В другой палате жили девушки постарше, лет по шестнадцать-семнадцать. Я как-то постепенно к ним прибилась. Вечерами к девушкам приходили парни играть в карты и флиртовать, а я у них была вроде как дочь полка – все меня привечали и нянчили, и я бегала обниматься то к одной, то к другой девушке.
В моей палате такого дружелюбия не было. Меня донимала одна девочка лет двенадцати. Дразнила, в шутку отбирала игрушки. Однажды она совсем заигралась – схватила зайца Косю, встала на кровать у стены и запихнула его за трубу отопления так, что мне было не достать. Я закричала, чтоб она отдала, девочка прыгала на кровати и смеялась над моим волнением, я заплакала, другие девочки начали её уговаривать, чтоб достала. Она вытащила зайца и бросила мне.
Я ещё поплакала, обнимая Косю, успокоилась.
И пошла к директору больницы.
Я прошла по длинному полутёмному коридору, постучала в дверь кабинета – мне открыл человек. Конечно, не факт, что он работал там именно директором, но в моей семилетней голове было не так много должностей для взрослых. «Переведите меня в другую палату, – смело сказала я директору. – К старшим девочкам».
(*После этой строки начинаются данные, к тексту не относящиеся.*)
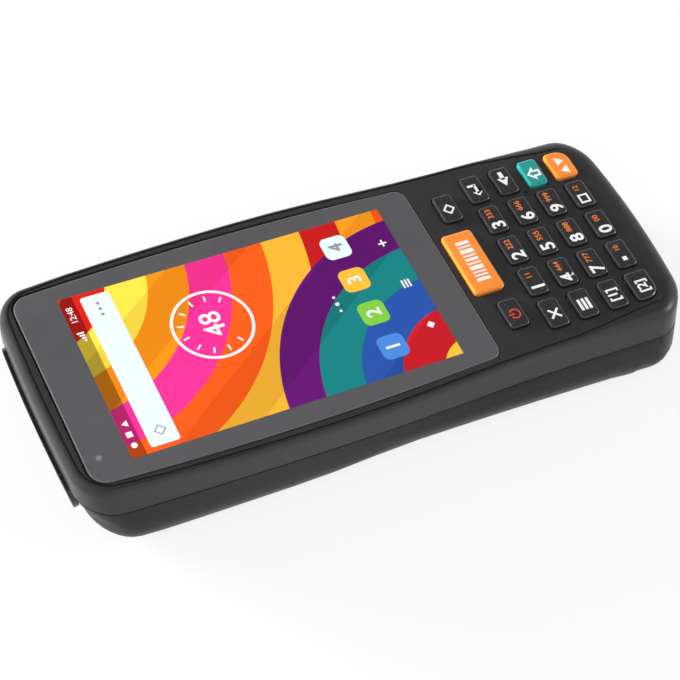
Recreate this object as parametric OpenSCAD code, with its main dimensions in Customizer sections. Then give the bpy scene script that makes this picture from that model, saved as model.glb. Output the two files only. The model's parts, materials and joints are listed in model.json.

Директор сходил в обе палаты, прояснил ситуацию, девушки постарше за меня заступились.
И меня перевели! По моей просьбе, вопреки правилам.
Потом с одной из девушек, с которой я больше всего сблизилась, мы лежали на покрытой казённым больничным покрывалом кровати и обнимались. И я, смутно ощущая, что делаю что-то неестественное, но как бы в благодарность, назвала её мамой. Не помню, как она себя повела, – вроде бы, мы просто лежали дальше, и она гладила меня по голове. Я вскоре забыла её имя.
Когда мать в очередной раз приехала, удивилась, что я ходила к директору. А потом наконец-то забрала меня оттуда.
У меня нет хороших воспоминаний про мать. Ни одного. Зато много плохих.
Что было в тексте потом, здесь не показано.